II. THE SUMMARY REVERSAL
[¶13] The Bureau contends the district court's summary disposition of Sowatzki's appeal denied the Bureau its right to participate in the appeal.
[¶14] After summarily reversing the Bureau's October 20, 1995, order, and reinstating the Bureau's August 16, 1995, order, the district court offered the Bureau an opportunity to brief the due process issue. The Bureau declined to file a brief on the due process issue because the court "indicated that it may not permit the Bureau to he heard on the merits . . . even if it were to decide the due process issue in the Bureau's favor." NDCC 28-32-19 authorizes a district court to require parties to an appeal from an administrative agency determination to file briefs. The record does not disclose that the district court had "'an unalterably closed mind'" on the merits, Municipal Servs. Corp. v. State, 483 N.W.2d 560, 563 (N.D. 1992) (quoting Association of Nat'l Advertisers, Inc. v. F.T.C., 627 F.2d 1151, 1154 (D.C. Cir. 1979), cert. denied, 447 U.S. 921, 100 S.Ct. 3011, 65 L.Ed.2d 1113 (1980)), and the Bureau clearly should have briefed the due process issue as directed by the court. It is difficult to credit the Bureau's argument it was denied the right to participate in the appeal, when the Bureau refused to brief the due process issue as it was directed to do.
[¶15] At the same time, we note the question of the Bureau's authority to revoke Sowatzki's permanent partial impairment award and to order repayment without first affording Sowatzki an opportunity to be heard was a significant issue the district court should not have decided without complying with the provisions of NDCC Ch. 28-32. NDCC 28-32-15(5) provides "[t]he agency and all parties of record have the right to participate in the appeal." When there has been an appeal from a decision of an administrative agency, NDCC 28-32-17(2) requires the administrative agency to "prepare and file in the office of the clerk of the district court in which the appeal is pending the original or a certified copy of the entire record of proceedings before the agency, or an abstract of the record as may be agreed upon and stipulated by the parties." NDCC 28-32-17(5) provides that "[e]xcept to the extent that this chapter or another statute provides otherwise, the agency record constitutes the exclusive basis for administrative agency action and judicial review of an administrative agency action." NDCC 28-32-19 provides the district court "must review an appeal from the determination of an administrative agency based only on the record filed with the court."

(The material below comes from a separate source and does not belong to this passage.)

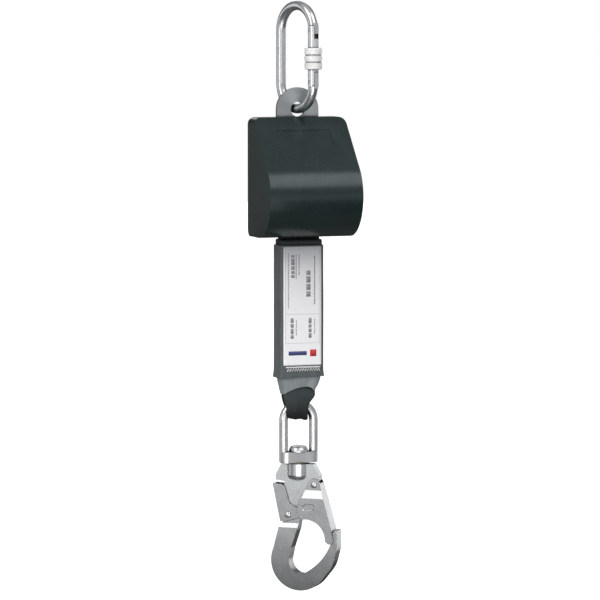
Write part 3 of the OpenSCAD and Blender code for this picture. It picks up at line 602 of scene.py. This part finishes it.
class SleeveShape:
    """Outside of the absorber's fabric sleeve: a boxy tube, and the collar gathered below it."""

    def __init__(self):
        low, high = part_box("absorber_sleeve")
        pack_low, pack_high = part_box("absorber_pack")
        slack = 0.9 * MM
        self.y = (pack_low.y + pack_high.y) / 2
        self.half_w = (pack_high.x - pack_low.x) / 2 + slack
        self.half_t = (pack_high.y - pack_low.y) / 2 + slack
        self.front = self.y - self.half_t
        self.top = high.z
        self.bend = pack_low.z - 2.8 * MM
        self.hem = low.z

    def crown(self, x):
        """How far the front stands out in the middle of the width."""
        share = min(1.0, abs(x) / self.half_w)
        return 0.7 * MM * (1 - share * share)

    def tube_point(self, u, v, t):
        """Point of the tube at (u, v) of its outline, t of the way down.

        It flares at its lower end, hangs lower on the left, and is creased along its narrow sides.
        """
        z = self.top + (self.bend - self.top) * t
        flare = math.exp(-((z - self.bend) / (4.5 * MM)) ** 2)
        x = u * (self.half_w + 0.8 * MM * flare)
        y = v * (self.half_t + 0.5 * MM * flare)
        uneven = 0.5 * MM * noise.noise(Vector((x * 90, y * 90, 0)))
        z -= t ** 20 * (1.3 * MM * smooth_step(-x, 0, self.half_w) + uneven)
        wander = 0.22 * MM * noise.noise(Vector((x * 120, y * 120, z * 30)))
        crease = math.cos(v * 2.2 * math.pi) * smooth_step(abs(u), 0.93, 1.0)
        x += math.copysign(0.4 * MM * crease + wander, u)
        y += math.copysign(self.crown(x) + wander * (1 - smooth_step(abs(u), 0.8, 0.95)), v)
        return Vector((x, self.y + y, z))

    def hem_z(self, x, behind):
        """Lower edge of the collar: arched in front, lower at both sides and behind."""
        crest = 6 * MM
        side = (x - crest) / ((22 if x < crest else 10) * MM)
        return self.hem + 6.4 * MM - (6.2 * MM * side * side) * (1 - 0.6 * behind) - 5 * MM * behind

    def collar_point(self, u, v, t):
        """Point of the collar at (u, v) of its outline, t of the way down from inside the tube.

        It narrows and moves to the left on its way down, with upright folds and a few across.
        """
        narrow = smooth_step(t, 0.12, 1.15) * 0.55 + 0.45 * t
        x = u * (self.half_w - 0.8 * MM - 6.2 * MM * narrow) - 1.4 * MM * narrow
        y = v * (self.half_t - 1.1 * MM - 2.8 * MM * narrow)
        start = self.bend + 7 * MM
        z = start + (self.hem_z(x, smooth_step(v, -0.6, 0.6)) - start) * t
        pull = smooth_step(t, 0.25, 0.8)
        fold = math.cos(u * 7.0 + 1.1 + 1.6 * noise.noise(Vector((u * 1.7, t * 1.4, v))))
        y += math.copysign(0.42 * MM * fold * pull * (1 - abs(u) ** 4), v)
        across = math.sin(t * 11 + u * 2.0 + 2.5 * noise.noise(Vector((u * 2, v * 2, 4.2))))
        x += math.copysign(0.35 * MM * across * pull, u)
        y += math.copysign(0.5 * MM * math.sin(math.pi * t) * (1 - u * u), v)
        return Vector((x, self.y + y, z))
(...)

[¶16] The district court decided Sowatzki's appeal before the Bureau filed the "record of proceedings before the agency," NDCC 28-32-17(2), which "constitutes the exclusive basis for . . . judicial review," NDCC 28-32-17(5), of the Bureau's decision. The district court "must review an appeal from the determination of an administrative agency based only on the record filed with the court." NDCC 28-32-19. The district court ruled in this case without affording the Bureau an opportunity to provide the record necessary for an appropriate review. We must, therefore, reverse the district court judgment reinstating the Bureau's August 16, 1995 order.
[¶17] Sowatzki's motion to dismiss the Bureau's appeal is denied, the judgment is reversed, and the matter is remanded to the district court for review of Sowatzki's appeal of the Bureau's decision in accordance with the procedural requirements of NDCC Ch. 28-32. In light of the Bureau's refusal to submit a brief as directed by the district court, and the Bureau's election to initiate this appeal rather than comply with the district court's directive, the district court is directed to assess against the
Bureau the appellee's costs and expenses of this appeal, including attorney fees of $500.00.
|[¶18]||William A. Neumann|
Mary Muehlen Maring
Herbert L. Meschke
Dale V. Sandstrom
Gerald W. VandeWalle, C.J.
[¶19] I join in the majority opinion remanding for a review by the district court on the administrative record, when filed by the Bureau, and directing the district court to assess costs and attorney fees against the Bureau and in favor of the claimant for causing the unnecessary waste of judicial resources by this appeal before filing the record and responding to the trial court's request for a brief.
[¶20] It should be clear that the Bureau also failed its statutory duty to take the steps to prepare and file the official agency record in the district court as directed by NDCC 28-32-17. Subsection 5 of NDCC 28-32-17 declares "the agency record constitutes the exclusive basis for administrative agency action and judicial review of an administrative agency action." Under NDCC 28-32-17(2), the agency must begin that record process of filing the record within "thirty days . . . after an appeal has been taken to the district court" unless a longer time is directed by the court. The Bureau's statutory duty to take the steps to file the record is not dependent on any order of the district court.
[¶21] This appeal to the district court was filed November 3, 1995. Although the district court ruled prematurely on November 17 before the record was filed, I don't see any exception in NDCC 28-32-17 that excuses the Bureau's duty to file the record. The district court later "allow[ed] the Bureau to submit a brief," but on January 17, 1996, the Bureau refused and advised the district court it would seek relief in this court. There is no evidence in the docket sheet that the Bureau had taken any steps to file the record by January 17, more than 75 days after the appeal had been filed.
[¶22] From the delay in entry of the judgment, the Bureau did not appeal to this court until September 12, 1996. More than ten months after the appeal, the Bureau had still not undertaken to file the agency record. The Bureau's complete failure to file the agency record has foreclosed any effective judicial review of the Bureau's actions after the district court's original remand of April 17, 1995, on this appeal. This bald breach of the Bureau's statutory duty to furnish the agency record for this appeal also justifies our direction to the district court to assess it costs and attorneys fees in favor of the claimant.
|[¶23]||Herbert L. Meschke|
1.NDCC 28-32-21 provides, in part:
"The judgment of the district court in an appeal from an order or rulemaking action of an administrative agency may be reviewed in the supreme court on appeal in the same manner as provided in section 28-32-19 or 28-32-19.1, except that the appeal to the supreme court must be taken within sixty days after the service of the notice of entry of judgment in the district court."
Because the Bureau's appeal is governed by NDCC 28-32-21, Sowatzki's reliance on NDCC 28-27-02, which governs appeals in civil actions or special proceedings, is misplaced.